Of course as I'm off to London this week, then I'm sure it will happen when I'm not here. Hey ho.
This last photograph is of the tulip 'Blue Diamond':
in reality it is actually more blue than this looks. More importantly, it has that wonderful double quality. Aren't tulips just delicious.
Today, after much messing about, a friend took me to a place where she guaranteed I would find some fabric bargains. Mmmm. The thing is, what may be a bargain to someone else may not be for you. Then I caught myself on, and reminded myself she is a designer (bags, no less) and certainly doesn't use naff fabrics.

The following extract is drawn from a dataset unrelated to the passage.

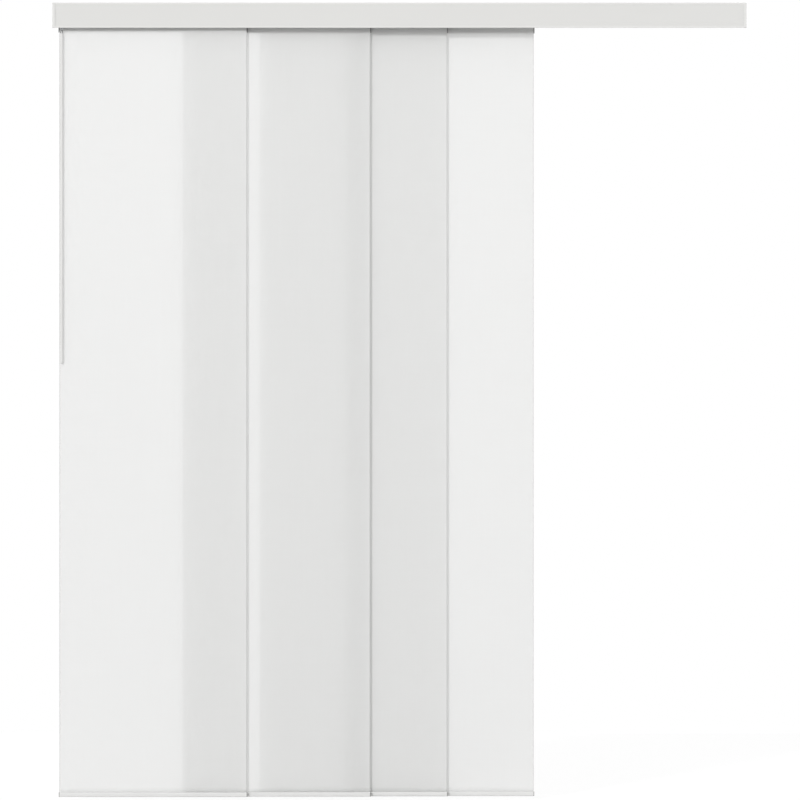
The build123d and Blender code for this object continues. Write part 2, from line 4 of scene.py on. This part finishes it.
import bmesh
import bpy
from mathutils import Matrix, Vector


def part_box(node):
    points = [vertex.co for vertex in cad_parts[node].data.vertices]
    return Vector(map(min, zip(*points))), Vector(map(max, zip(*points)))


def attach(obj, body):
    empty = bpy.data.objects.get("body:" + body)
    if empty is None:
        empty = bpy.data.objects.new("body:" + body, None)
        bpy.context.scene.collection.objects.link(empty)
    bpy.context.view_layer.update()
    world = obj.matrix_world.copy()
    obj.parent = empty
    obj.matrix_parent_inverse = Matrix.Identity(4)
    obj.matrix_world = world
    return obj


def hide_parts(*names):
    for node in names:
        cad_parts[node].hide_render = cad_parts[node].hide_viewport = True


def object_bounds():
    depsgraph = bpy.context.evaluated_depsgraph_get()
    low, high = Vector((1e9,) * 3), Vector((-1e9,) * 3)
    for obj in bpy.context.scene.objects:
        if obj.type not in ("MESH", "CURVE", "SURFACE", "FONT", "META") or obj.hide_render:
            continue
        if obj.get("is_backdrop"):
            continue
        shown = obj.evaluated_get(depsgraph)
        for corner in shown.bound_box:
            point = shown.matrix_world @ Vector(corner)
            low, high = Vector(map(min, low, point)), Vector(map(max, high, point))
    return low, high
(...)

So, here are just a few of the many wonderful bargains I saw - that is, the ones I brought home:
The three above are all silky, to be used on smaller 'accent' cushions. the one below is such a wonderful bargain, and just shows that some footballer's wives have good taste*:
It's a Colefax and Fowler fabric, current range, 'Sylvia'. £57.50 is what it retails for today on the internet - price to me? £1.50!!!
And that was good, but even better was finding this in the garden:
It's a vinca, bought quite a few years ago, normally producing one, maybe two flowers. This year - enough for me to pick one to sit in an egg cup.
Enjoy this wonderful, sunny weekend.
* It was originally ordered for curtains in a certain footballer's house - I was lucky enough to be able to buy the 2 metres left over.